QC and normalization of RNA data

quality control
normalization
pre-processing
Author
Affiliations

Patrick Danaher

NanoString, a Bruker Company

Github: patrickjdanaher

Published

January 29, 2024

Modified

June 19, 2024

QC and normalization of CosMx RNA data

We’ve tried a lot of options here, and we’ve settled on very simple procedures for most cases.

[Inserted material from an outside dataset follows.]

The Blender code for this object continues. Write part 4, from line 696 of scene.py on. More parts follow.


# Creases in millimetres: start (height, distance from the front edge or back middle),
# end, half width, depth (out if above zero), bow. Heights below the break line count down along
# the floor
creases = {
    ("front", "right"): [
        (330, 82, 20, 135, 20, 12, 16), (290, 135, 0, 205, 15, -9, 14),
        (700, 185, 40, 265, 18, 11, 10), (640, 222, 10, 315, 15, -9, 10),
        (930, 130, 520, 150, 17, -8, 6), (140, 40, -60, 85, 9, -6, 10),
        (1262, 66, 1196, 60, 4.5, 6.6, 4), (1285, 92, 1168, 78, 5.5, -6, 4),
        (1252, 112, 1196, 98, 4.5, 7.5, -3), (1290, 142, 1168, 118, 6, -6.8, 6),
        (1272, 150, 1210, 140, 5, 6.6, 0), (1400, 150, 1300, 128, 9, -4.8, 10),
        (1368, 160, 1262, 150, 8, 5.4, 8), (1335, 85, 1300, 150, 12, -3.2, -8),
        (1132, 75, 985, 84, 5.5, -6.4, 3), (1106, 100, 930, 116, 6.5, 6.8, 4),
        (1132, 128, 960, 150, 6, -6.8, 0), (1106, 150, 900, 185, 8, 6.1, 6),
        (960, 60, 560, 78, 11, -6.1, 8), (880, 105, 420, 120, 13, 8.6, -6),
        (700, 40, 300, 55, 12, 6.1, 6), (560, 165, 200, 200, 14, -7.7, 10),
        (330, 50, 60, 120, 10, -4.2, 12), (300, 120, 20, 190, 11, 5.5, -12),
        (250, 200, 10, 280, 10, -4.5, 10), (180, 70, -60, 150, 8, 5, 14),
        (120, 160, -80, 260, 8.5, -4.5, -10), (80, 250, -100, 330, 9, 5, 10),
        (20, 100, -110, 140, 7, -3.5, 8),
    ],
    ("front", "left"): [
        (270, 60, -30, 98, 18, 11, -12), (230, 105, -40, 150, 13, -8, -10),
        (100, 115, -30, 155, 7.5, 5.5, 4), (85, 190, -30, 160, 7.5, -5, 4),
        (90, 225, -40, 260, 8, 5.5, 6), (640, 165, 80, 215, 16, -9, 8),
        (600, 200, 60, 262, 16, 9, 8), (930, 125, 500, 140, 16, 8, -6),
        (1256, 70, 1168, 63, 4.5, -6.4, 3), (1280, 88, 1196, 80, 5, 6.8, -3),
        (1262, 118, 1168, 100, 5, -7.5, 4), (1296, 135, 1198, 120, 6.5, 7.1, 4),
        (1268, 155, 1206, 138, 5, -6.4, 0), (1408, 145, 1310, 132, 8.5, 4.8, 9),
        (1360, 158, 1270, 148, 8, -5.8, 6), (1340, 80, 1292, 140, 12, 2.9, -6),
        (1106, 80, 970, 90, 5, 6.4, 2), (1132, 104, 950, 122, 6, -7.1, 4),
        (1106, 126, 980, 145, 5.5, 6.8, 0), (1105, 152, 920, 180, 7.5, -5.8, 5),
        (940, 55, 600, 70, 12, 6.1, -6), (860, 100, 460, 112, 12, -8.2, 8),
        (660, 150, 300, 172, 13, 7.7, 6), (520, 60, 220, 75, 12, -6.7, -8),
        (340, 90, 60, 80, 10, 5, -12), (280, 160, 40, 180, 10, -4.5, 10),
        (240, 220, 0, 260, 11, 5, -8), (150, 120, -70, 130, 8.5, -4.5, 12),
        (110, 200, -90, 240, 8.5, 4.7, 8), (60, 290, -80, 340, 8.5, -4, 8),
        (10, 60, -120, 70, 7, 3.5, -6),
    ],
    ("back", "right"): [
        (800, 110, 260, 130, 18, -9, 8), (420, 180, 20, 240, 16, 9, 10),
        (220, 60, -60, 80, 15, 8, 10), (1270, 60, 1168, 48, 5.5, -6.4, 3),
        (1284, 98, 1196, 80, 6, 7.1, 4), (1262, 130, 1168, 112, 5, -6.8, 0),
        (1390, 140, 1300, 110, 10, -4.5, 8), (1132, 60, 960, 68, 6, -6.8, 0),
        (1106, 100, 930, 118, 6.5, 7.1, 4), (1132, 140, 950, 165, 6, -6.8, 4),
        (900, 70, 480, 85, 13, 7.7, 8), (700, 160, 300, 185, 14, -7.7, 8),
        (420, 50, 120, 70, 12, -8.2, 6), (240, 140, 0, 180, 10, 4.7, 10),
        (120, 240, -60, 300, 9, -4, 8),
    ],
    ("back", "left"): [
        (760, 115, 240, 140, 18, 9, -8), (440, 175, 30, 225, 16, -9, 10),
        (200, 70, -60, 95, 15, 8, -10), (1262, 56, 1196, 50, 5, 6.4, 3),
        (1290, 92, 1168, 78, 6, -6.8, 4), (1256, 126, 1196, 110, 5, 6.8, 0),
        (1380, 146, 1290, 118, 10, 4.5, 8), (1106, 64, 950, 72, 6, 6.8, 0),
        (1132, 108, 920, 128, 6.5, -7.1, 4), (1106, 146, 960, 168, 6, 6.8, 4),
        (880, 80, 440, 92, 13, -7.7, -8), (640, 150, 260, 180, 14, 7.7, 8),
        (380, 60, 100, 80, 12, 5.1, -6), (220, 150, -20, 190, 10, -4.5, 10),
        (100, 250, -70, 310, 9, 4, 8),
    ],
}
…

We discuss them here. To see them implemented in an R-based analysis workflow, see the QC and normalization page of our basic analysis vignette

QC

QC in CosMx is motivated by known error modes. Here’s a list of major things that can go wrong:

  • A cell might be undersampled, leading to excessively low counts (Either only a tip of it is in the slide, or detection efficiency is poor within it.) Solution: remove the cell.
  • A cell might suffer extremely high background, either due to intrinsic tissue stickiness (e.g. associated with necrosis) or due to optical artifacts. Solution: remove the cell.
  • Errors in cell segmentation might assign multiple cells to the same “cell”. Solution: remove these multiplets.
  • A FOV might have low counts overall. This can be caused by imaging trouble, tissue peeling, and probably other causes. Solution: remove FOVs with low quality data. (Removing low quality cells isn’t good enough. If a bad FOV has half its cells removed, the spatial pattern implied by the remaining cells, those lucky enough to survive the cell QC, won’t be representative.)
  • A FOV’s expression profile can be distorted by image registration errors or by imaging artifacts, e.g. fluorescence hiding spots of one color. These FOVs can be analyzable if you’re careful, but given the uncertainty they pose it’s usually best to remove them.

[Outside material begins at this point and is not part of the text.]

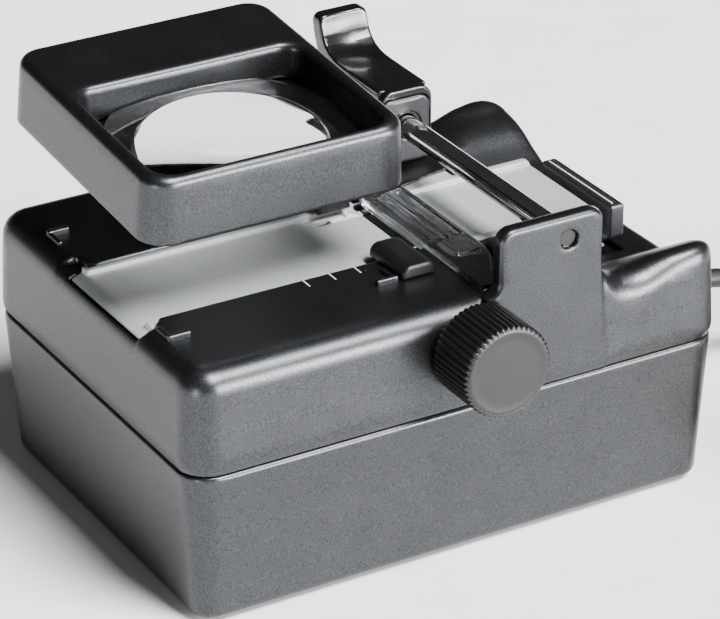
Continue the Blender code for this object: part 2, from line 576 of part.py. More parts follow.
def magnifier():
    rings = [magnifier_ring(0.6, 0, 9), magnifier_ring(0.0, 0.6, 9), magnifier_ring(1.0, MAG_H - 2.4, 9),
             magnifier_ring(1.8, MAG_H - 0.7, 9), magnifier_ring(3.4, MAG_H, 9)]
    frame = loft("magnifier_frame", rings, "housing_grey")
    cut(frame, loft("skirt_hollow", [magnifier_ring(2.8, -2, 8), magnifier_ring(3.6, MAG_H - 2.6, 8)]))
    window = [block_ring((-WINDOW_X, WINDOW_V0), (WINDOW_X, WINDOW_V1), 5, w) for w in (MAG_H - 6, MAG_H + 3)]
    cut(frame, loft("window", window))
    for x in (-POST_HALF_X - 4.6, POST_HALF_X + 0.6):
        lug = [(MAG_L - 2.0, 0.6)] + arc((MAG_PIN_V, MAG_PIN_W), 3.7, -70, 80, 6) + [(MAG_L - 2.0, 8.0)]
        unite(frame, prism("lug", lug, "x", x, x + 4.0))
    cut(frame, rod("bore", "x", (0, MAG_PIN_V, MAG_PIN_W), MAG_PIN_R + GAP, -20, 20, steps=14))
    leant(frame)
    seat_w = 8.4
    carrier = loft("lens_carrier", [magnifier_ring(4.3, w, 8) for w in (seat_w - 2.4, seat_w)], "black_gloss")
    cut(carrier, rod("sight_hole", "z", (0, LENS_V, 0), SIGHT_R, seat_w - 4, seat_w + 2, steps=40))
    leant(carrier)
    under = [(3.5, -1.5), (13.0, -1.0), (20.0, -0.3), (25.5, 0.4), (LENS_R, 0.6)]
    crown = [(LENS_R, 3.6), (28.0, 5.0), (21.0, 6.5), (13.0, 7.6), (3.5, 8.2)]
    lens = turned("magnifier_lens", [(r, seat_w + w) for r, w in under + crown], "z", (0, LENS_V, 0),
                  "lens_glass", 48)
    cut(lens, box("front_flat", (-40, -20, 0), (40, LENS_FLAT_V, 30)))
    leant(lens)
    leant(rod("magnifier_pin", "x", (0, MAG_PIN_V, MAG_PIN_W), MAG_PIN_R, -13.4, 13.4, "steel", 14))


def magnifier_post():
    """Leaning upright at the rear of the deck, with the fixed knuckle of the magnifier's hinge."""
    pin = pin_place() / MM
    y, z = pin.y + ORIGIN_Y, pin.z
    x0, x1 = MAG_X - POST_HALF_X, MAG_X + POST_HALF_X
    floor = DECK_Z + GAP
    outline = [(y - 15.5, floor), (y - 5.5, floor), (y + 3.9, z - 9.0)] + arc((y, z), 3.7, -10, 190, 8)
    outline += [(y - 4.2, z - 7.0)]
    post = prism("magnifier_post", outline, "x", x0, x1, "housing_grey")
    return cut(post, rod("bore", "x", (0, y, z), MAG_PIN_R + GAP, x0 - 2, x1 + 2, steps=14))


# Lighting

def lighting():
    axis = (0, FILM_Y, 32.0)
    holder = turned("lamp_holder", ((9.0, 40.0), (13.0, 40.0), (13.0, 30.0), (15.0, 30.0), (15.0, 22.0)), "x",
                    axis, "white_plastic", 24)
    cut(holder, rod("socket", "x", axis, 9.2, 10, 36, steps=24))
    unite(holder, box("stand", (24.0, FILM_Y - 10.0, FOOT_H + 2.8 + GAP), (38.0, FILM_Y + 10.0, 22.0)))
    turned("lamp", ((4.0, 33.0), (8.4, 31.0), (8.4, 14.0), (11.0, 8.0), (12.5, 0.0), (12.5, -32.0),
                    (10.0, -38.0), (4.0, -41.0)), "x", axis, "lens_glass", 24)
    reflector()
    box("terminal_block", (58.0, FILM_Y - 9.0, FOOT_H + 2.8 + GAP), (70.0, FILM_Y + 9.0, 17.0),
        "white_plastic")


def reflector():
    """Bent metal trough below the lamp."""
    y, thick = FILM_Y, 0.8
    floor = FOOT_H + 2.8 + GAP
    outside = [(y + 34.0, 44.0), (y + 24.0, floor + 4.0), (y + 18.0, floor), (y - 18.0, floor),
               (y - 24.0, floor + 4.0), (y - 34.0, 44.0)]
    inside = [(y - 34.0 + thick * 1.1, 44.0), (y - 24.0 + thick, floor + 4.3)]
    inside += [(y - 18.0 + 0.3, floor + thick), (y + 18.0 - 0.3, floor + thick)]
    inside += [(y + 24.0 - thick, floor + 4.3), (y + 34.0 - thick * 1.1, 44.0)]
    prism("lamp_reflector", outside + inside, "x", -62.0, 14.0, "reflector")


# Mains lead

WALL_X = HALF_X - SEAM_INSET - 0.2           # outside of the right wall above the relief
RELIEF_L = 23.4
LEAD_START_X = WALL_X + RELIEF_L + GAP
COIL_X, COIL_Y, COIL_R = 192.0, -36.0, 34.0  # centre of the coil and radius of its middle turns
COIL_PITCH, COIL_ROWS = 6.1, 4               # four turns side by side, in two layers
COIL_OUTER = COIL_R + COIL_PITCH * (COIL_ROWS - 1) / 2 + LEAD_R
COIL_INNER = COIL_R - COIL_PITCH * (COIL_ROWS - 1) / 2 - LEAD_R
COIL_Z0, COIL_H = 1.2, 12.1
JOIN_Y = COIL_Y + COIL_OUTER - LEAD_R        # the lead's line where it meets the outer turn
ENTRY_X = COIL_X - 23.6
TAIL_Y = COIL_Y - COIL_OUTER + LEAD_R
PLUG_L, PLUG_W, PLUG_T, PIN_GAP = 36.0, 35.3, 13.6, 18.6
PLUG_REAR_X = 148.0

LEAD_POINTS = [(LEAD_START_X, LEAD_Y, LEAD_Z), (118.0, LEAD_Y, 35.5), (127.0, -9.4, 33.4), (135.0, -7.4, 28.0),
               (141.0, -4.6, 20.6), (147.0, -1.0, 12.4), (153.5, 3.2, 6.6), (160.5, 6.2, 4.5),
               (ENTRY_X, JOIN_Y, COIL_Z0 + LEAD_R)]
TAIL_POINTS = [(ENTRY_X, TAIL_Y, 9.6), (163.0, TAIL_Y, 8.0), (156.0, TAIL_Y, 7.1),
               (PLUG_REAR_X + GAP, TAIL_Y, 7.0)]


def smooth_route(points, spacing):
    """Evenly spaced points on a Catmull-Rom curve through the route's own points."""
    ends = [points[0] * 2 - points[1]] + list(points) + [points[-1] * 2 - points[-2]]
    fine = []
    for a, b, c, d in zip(ends, ends[1:], ends[2:], ends[3:]):
        for i in range(16):
            t = i / 16
            fine.append(0.5 * ((2 * b) + (c - a) * t + (2 * a - 5 * b + 4 * c - d) * t * t
                               + (3 * b - a - 3 * c + d) * t ** 3))
    fine.append(points[-1].copy())
    route = [fine[0]]
    for p in fine[1:-1]:
        if (p - route[-1]).length >= spacing:
            route.append(p)
    return route + [fine[-1]]


def lead():
    relief = ((4.4, -5.0), (4.4, -GAP), (7.0, GAP), (7.0, 2.2), (5.4, 3.2), (3.9, RELIEF_L))
    turned("strain_relief", relief, "x", (WALL_X, LEAD_Y, LEAD_Z), "rubber", 20)
    tube("lead_cord", LEAD_POINTS)
    tube("lead_tail", TAIL_POINTS)
    coil()
    coil_tie()
    plug()


def tube(name, points):
    curve = bpy.data.curves.new(name, "CURVE")
    curve.dimensions = "3D"
    curve.bevel_depth = LEAD_R * MM
    curve.bevel_resolution = 2
    curve.use_fill_caps = True
    route = smooth_route([point(*p) for p in points], 2.1 * LEAD_R * 2 * MM)
    spline = curve.splines.new("POLY")
    spline.points.add(len(route) - 1)
    for spot, p in zip(spline.points, route):
        spot.co = (*p, 1.0)
    curve.materials.append(material("cable_black"))
    bpy.context.scene.collection.objects.link(bpy.data.objects.new(name, curve))


def coil():
    section = rounded((COIL_INNER, COIL_Z0), (COIL_OUTER, COIL_Z0 + COIL_H), (2.8,) * 4, 2)
    bm = bmesh.new()
    steps = 36
    loops = []
    for i in range(steps):
        a = 2 * math.pi * i / steps
        loops.append([bm.verts.new(point(COIL_X + r * math.cos(a), COIL_Y + r * math.sin(a), z))
                      for r, z in section])
    for i in range(steps):
        here, following = loops[i], loops[(i + 1) % steps]
        for j in range(len(section)):
            k = (j + 1) % len(section)
            bm.faces.new((here[j], here[k], following[k], following[j]))
    bmesh.ops.recalc_face_normals(bm, faces=bm.faces)
    mesh = bpy.data.meshes.new("lead_coil")
    bm.to_mesh(mesh)
    bm.free()
    add_object("lead_coil", mesh, "cable_black")


def coil_tie():
    """Band round the bundle of turns, on the coil's far side."""
    slack, band, half = 0.5, 0.6, 2.5
    inner, outer = COIL_X + COIL_INNER - slack, COIL_X + COIL_OUTER + slack
    low, high = COIL_Z0 - slack, COIL_Z0 + COIL_H + slack
    tie = box("lead_tie", (inner - band, COIL_Y - half, low - band), (outer + band, COIL_Y + half, high + band),
              "black_matt")
    return cut(tie, box("way", (inner, COIL_Y - half - 1, low), (outer, COIL_Y + half + 1, high)))


def plug():
    """Flat two-pin plug lying beside the coil."""
    tip = PLUG_REAR_X - PLUG_L
    middle = 0.2 + PLUG_T / 2
    plan = [(PLUG_REAR_X, -6.0), (PLUG_REAR_X, 6.0), (PLUG_REAR_X - 17.0, PLUG_W / 2), (tip + 2.0, PLUG_W / 2),
            (tip, PLUG_W / 2 - 2.0), (tip, 2.0 - PLUG_W / 2), (tip + 2.0, -PLUG_W / 2),
            (PLUG_REAR_X - 17.0, -PLUG_W / 2)]
    body = prism("mains_plug", [(x, TAIL_Y + y) for x, y in plan], "z", 0.2, 0.2 + PLUG_T, "black_matt")
    for name, side in (("plug_pin_left", -1), ("plug_pin_right", 1)):
        at = (0, TAIL_Y + side * PIN_GAP / 2, middle)
        cut(body, rod("bore", "x", at, 2.3, tip - 1, tip + 8, steps=12))
        rod(name, "x", at, 2.0, tip - 19.0, tip + 7.7, "brass", 12)
    return body


def build():
    clear_scene()
    base_shell()
    top_shell()
    feet_and_screws()
    viewing_bed()
    exit_bed()
    fixed_blade()
    end_stop()
    film_guides()
    blade_guard()
    transport()
    shaft_bracket()
    guide_rod()
    cutter()
    flap()
    magnifier()
    magnifier_post()
    lighting()
    lead()


def shade_round_pieces():
    for obj in bpy.context.scene.objects:
        if obj.type == "MESH":
            obj.data.shade_smooth()
            obj.data.set_sharp_from_angle(angle=math.radians(35))


build()
shade_round_pieces()
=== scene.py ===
import json
import math

import bmesh
import bpy
import numpy as np
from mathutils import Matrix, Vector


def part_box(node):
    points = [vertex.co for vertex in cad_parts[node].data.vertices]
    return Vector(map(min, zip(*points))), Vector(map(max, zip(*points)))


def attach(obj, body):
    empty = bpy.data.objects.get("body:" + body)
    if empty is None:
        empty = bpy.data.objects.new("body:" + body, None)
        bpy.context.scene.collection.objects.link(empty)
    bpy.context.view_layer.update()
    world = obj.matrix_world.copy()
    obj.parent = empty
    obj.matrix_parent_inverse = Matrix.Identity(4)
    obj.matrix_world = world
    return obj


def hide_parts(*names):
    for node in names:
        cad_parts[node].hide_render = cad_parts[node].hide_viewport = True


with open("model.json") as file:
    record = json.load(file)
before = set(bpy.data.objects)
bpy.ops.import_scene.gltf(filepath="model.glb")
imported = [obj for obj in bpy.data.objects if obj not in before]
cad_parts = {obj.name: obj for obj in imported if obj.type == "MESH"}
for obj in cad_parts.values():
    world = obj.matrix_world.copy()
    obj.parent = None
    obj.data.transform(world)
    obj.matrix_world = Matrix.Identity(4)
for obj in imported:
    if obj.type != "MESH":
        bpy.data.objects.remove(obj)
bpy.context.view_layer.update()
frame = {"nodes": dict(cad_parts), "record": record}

import openvdb
from mathutils import Matrix, Vector

# Looks of an illuminated 35 mm film cutter with a hinged magnifier. Lengths are millimetres from
# the middle of the housing (x to the film's exit, y to the back, z up), as in the CAD source, and
# place() turns them into the frame's metres. Moulded pieces are built as distance fields, which
# give them the blended edges and fillets of a real moulding, and are then meshed.

MM = 0.001
ACROSS = {"x": "yzx", "y": "xzy", "z": "xyz"}        # the two axes across each axis, then itself
SHELL_LO, SHELL_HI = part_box("top_shell")
SHIFT_Y = (SHELL_LO[1] + SHELL_HI[1]) / 2 / MM       # the housing's middle, from the frame's origin
GAP = 0.3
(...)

QC logic would then proceed as follows:

  1. Remove cells with too few counts. We use fairly generous thresholds of 20 counts for our 1000plex assay and 50 counts for the 6000plex assay. Higher / more stringent thresholds would also be reasonable.
# counts is the matrix of raw expression profiles, cells in rows, genes in columns
totalcounts <- Matrix::rowSums(counts)  
drop <- totalcounts < 20
  1. Remove cells with high outlier areas. You can use Grubb’s test to detect outliers, or you can draw a histogram of cell areas and choose a cutoff on your own.

  2. Remove FOVs with poor counts. AtoMx removes FOVs based on their mean count per cell, or by a user-specified quantile of counts per cell. Filtering on % of cells flagged by the above criteria would also be reasonable.

  3. Flag FOVs with distorted expression profiles. AtoMx now flags FOVs where z-stack registration is highly unstable, but older runs won’t benefit from this update, and other effects, namely background fluorescence, can still distort FOV expression profiles. To implement steps 3 and 4, you can find our FOV QC tool here.

Normalization

Unlike scRNA-seq data, where cells tend to have somewhat consistent expression levels, spatial platforms vary widely in how much of a cell’s RNA they detect. Normalizing out this effect is important for some analyses. We make the reasonable assumption that a cell’s detection efficiency is well-estimated by its total counts, which implies we can scale each cell’s profile by its total counts:

# counts is the matrix of raw expression profiles, cells in rows, genes in columns
totalcounts <- Matrix::rowSums(counts)  
norm <- sweep(counts, 1, pmax(totalcounts, 20), "/")

Note the pmax(totalcounts, 20) term in the above. This puts a floor on how much we’ll up-scale a cell. This prevents us from taking cells with very few counts and drastically scaling them up, which gives them misleadingly distinct expression profiles.

(Note: some authors have pointed out that there’s information to be had in a cell’s total counts. For example, cancer cells tend to have high overall RNA expression. When we normalize, we lose this information. But we’ve usually found that a small price to pay to control the variability in total counts that arises from unwanted technical sources. Discerning between highly distinct cell types like cancer vs. immune cells is generally easy, while uncovering trends within a cell type is a harder task where controlling technical variability can be enabling.)

Other transformations

For most cases, we recommend keeping data on the linear scale, i.e. normalizing without further transformation. This approach keeps the data on an easily-interpretable scale and tends to perform well in analyses.

For some purposes, further transformations can make sense. Transformations like square root or “log1p” (log(1 + x)) inflate the variability of low counts and shrink the variability of high counts. In some datasets, this can make UMAPs and distance-based clustering methods like Leiden and Louvain perform better. Seurat and AtoMx both offer a log1p transformation.

AtoMx also offers a “Pearson residuals” transformation. This transformation can produce great UMAPs, but is only viable in small studies: because it creates a dense (not sparse) expression matrix, it produces an expression matrix with a huge memory footprint, potentially crashing your analysis environment.

If you do perform a non-linear transformation to run UMAP or Leiden clustering, consider using linear-scale data elsewhere in your analysis.